Molesworth Street D5
Sir William Molesworth 1810-1855, studied at Edinburgh and Cambridge Universities from 14 to 17 years of age. He was influenced by the religous and political ideas of Jeremy Bentham and James Mill and became involved in the campaign for Parliamentary Reform. In 1832, at the age of only 22, he became the member for East Cornwall. Two years later, Molesworth and John Stuart Mill founded the Radical journal The London Review.
He wrote influential reports condemning the system of Transportation which was finally ended in NSW and Tasmania in 1841. He also supported all movements for Colonial Self Government. Molesworth was a member of the National Colonisation Society of 1830 and became a member of the Provisional Committee of the South Australian Association in February 1834 where he fought strongly for the passage of the Foundation Act.

Morphett Street F11
Sir John Morphett, the man after whom this street was named, has been described as a "a colossal figure in the province for more than fifty years". Morphett represented 115 Preliminary Land Order holders when the vote for Colonel Light's choice of the site for Adelaide was taken in a tent at Glenelg on 10th February 1837. His vote for Light's choice won the day. In 1837 he owned one of the only two horses then in South Australia. At the first Adelaide races, held on January 12th 1838, he ran a mare called Fidget. The stewards were James Hurtle Fisher (who became his father-in-law) and Colonel Light.
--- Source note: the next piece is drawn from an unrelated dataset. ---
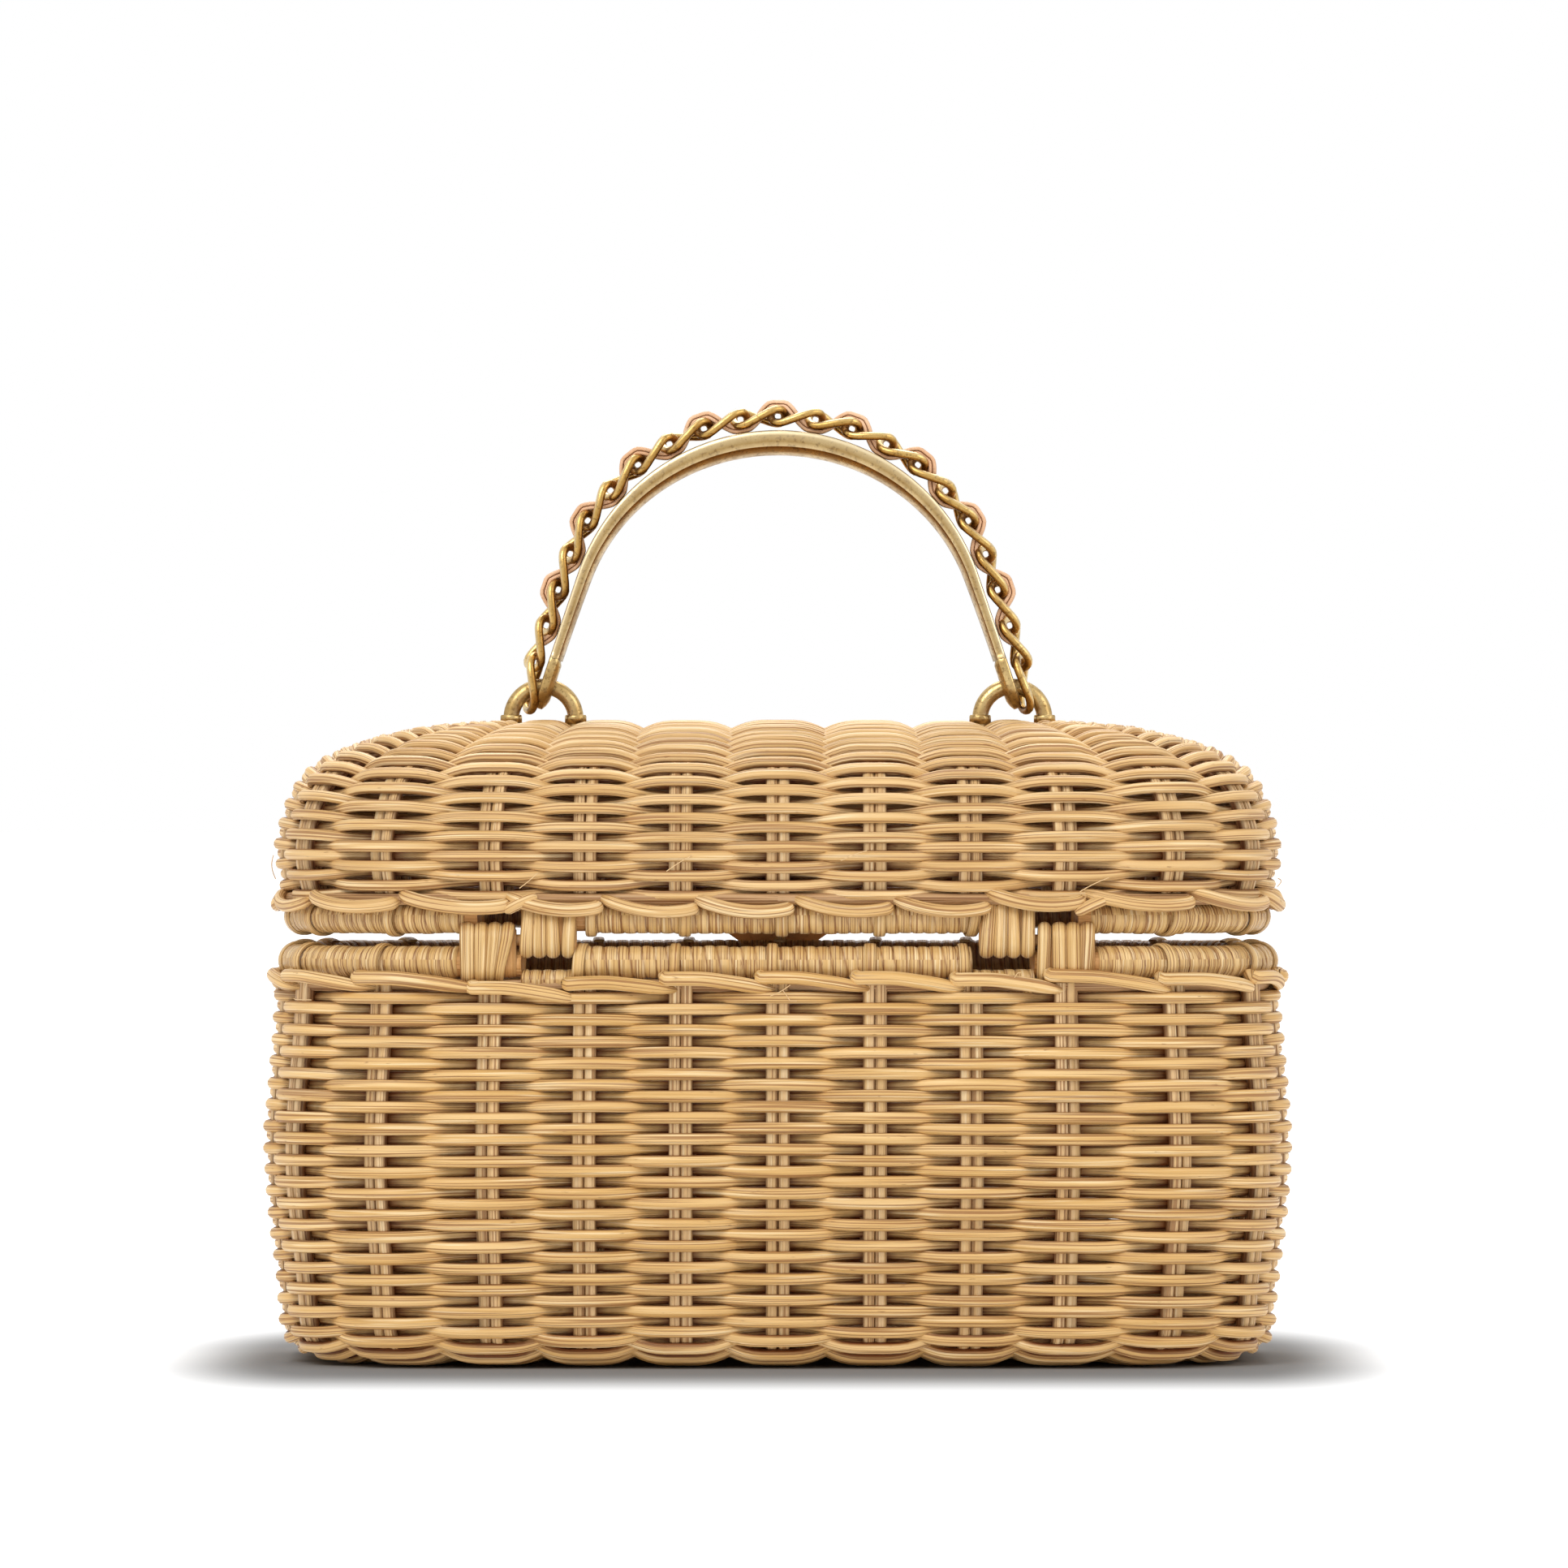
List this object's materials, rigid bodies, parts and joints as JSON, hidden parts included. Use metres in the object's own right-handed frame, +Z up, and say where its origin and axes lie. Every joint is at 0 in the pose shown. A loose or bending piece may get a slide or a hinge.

Morphett was one of the four non-official members of the Legislative Council from 1843 until 1851, and Speaker until 1854. He continued his political career under Responsible Government (1857) until 1873. His house, Cummins was built on his land at Glenelg. George Strickland Kingston was the architect. Morphettville Racecourse is named after him as is Morphett Vale. These reflect his immense land holdings in South Australia as he was the first Secretary of the Secondary Towns Association which commenced several 4,000 acre Special Surveys.
Morphett street was fenced off from the public as a crossing to the park lands when the railway to Port Adelaide was built. A bitter controversy ended in the municipal authorities defying the railway management and tearing down the barricade. Thereafter gates were installed. (More on this story later) He died in November 1892 at the age of 83.

O'Connell Street H4
After Daniel O'Connell, the celebrated Irish politician. See Jeffcott Street. O'Connell in 1830 was a member of the House of Commons where he fought for prison reform, free trade, abolition of slavery and Catholic emancipation. He was prominent in the campaign for universal suffrage with William Molesworth.